By which I mean you could keep a spreadsheet for tracking so that you know what you have at a glance, and then either keep a separate google doc for notes on each book you read (which you'd then search for your more detailed notes about the argumentation) or keep a single google doc with reading notes in general (this is more what I tend to do, but it's really more a reading journal than anything systematic).
posted by Frowner at 11:57 AM on February 19, 2014

I use a wiki. That way I can turn references into actual links, plus it's searchable.
posted by oinopaponton at 12:03 PM on February 19, 2014

I write annotated bibliographies in Word. I would put in my annotation under Anderson - "recommends reading Elliott to find G." I would add a new entry for Elliott's book that says "Not read yet. Recommended by Anderson, who says this book includes G."

Keep annotated bibliographies also facilitates the process for when you're ready to write an article about what you've read--you can select just the sources that relate to that article.
posted by Bentobox Humperdinck at 12:03 PM on February 19, 2014

I just use Zotero, and include notes on meta-commentary with my regular notes for the book itself. The nice thing is that Zotero notes are robustly searchable, so if you ever want to find every note you've ever taken re: other authors' references to Daniels, then that's trivially easy to do providing you typed the name out in full in your annotations. You can also keep a top-level note that's an ongoing list of sources to look up in the future.

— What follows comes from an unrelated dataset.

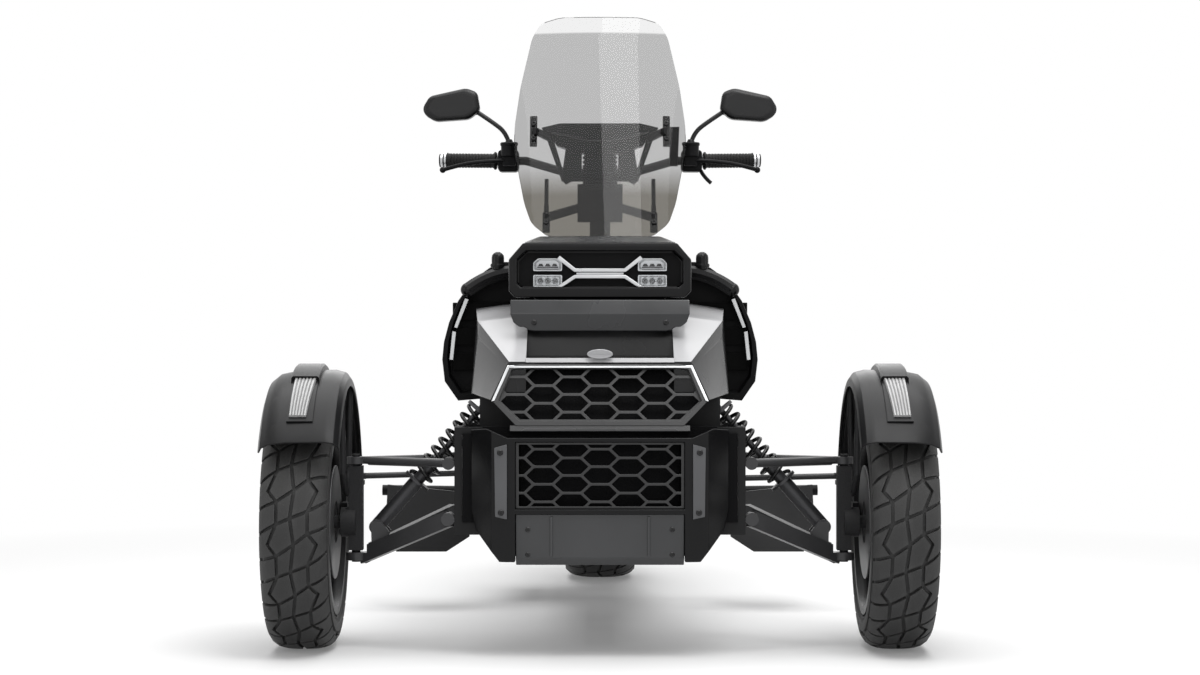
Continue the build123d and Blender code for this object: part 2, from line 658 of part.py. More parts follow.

If I find myself spending a lot of time triangulating multiple voices within a single field or subfield, then I find that idea maps written out longhand on a piece of paper can be useful-- sometimes with scribbled page references in the corner.
posted by Bardolph at 12:11 PM on February 19, 2014

I think some kind of bibliographic software is what you want to use. Zotero was mentioned above; I use Mendeley. They have pretty similar features.

What I've done in the past is either use Mendeley's tag feature to organize those meta-threads or make notes in the bibliography (e.g. "Read Elliot - relates to Anderson and Smith theories of identity"). I don't always know how my Future Self will come down this rabbit hole again, but if I've noted the authors and any specific theory or concept, it will come up when I do a keyword search of all my Mendeley stuff. I'll get the actual entries for things I have by Elliot, but also the notes which include that name. I do this I a lot in writing lit reviews to make sure I've tied up all the threads.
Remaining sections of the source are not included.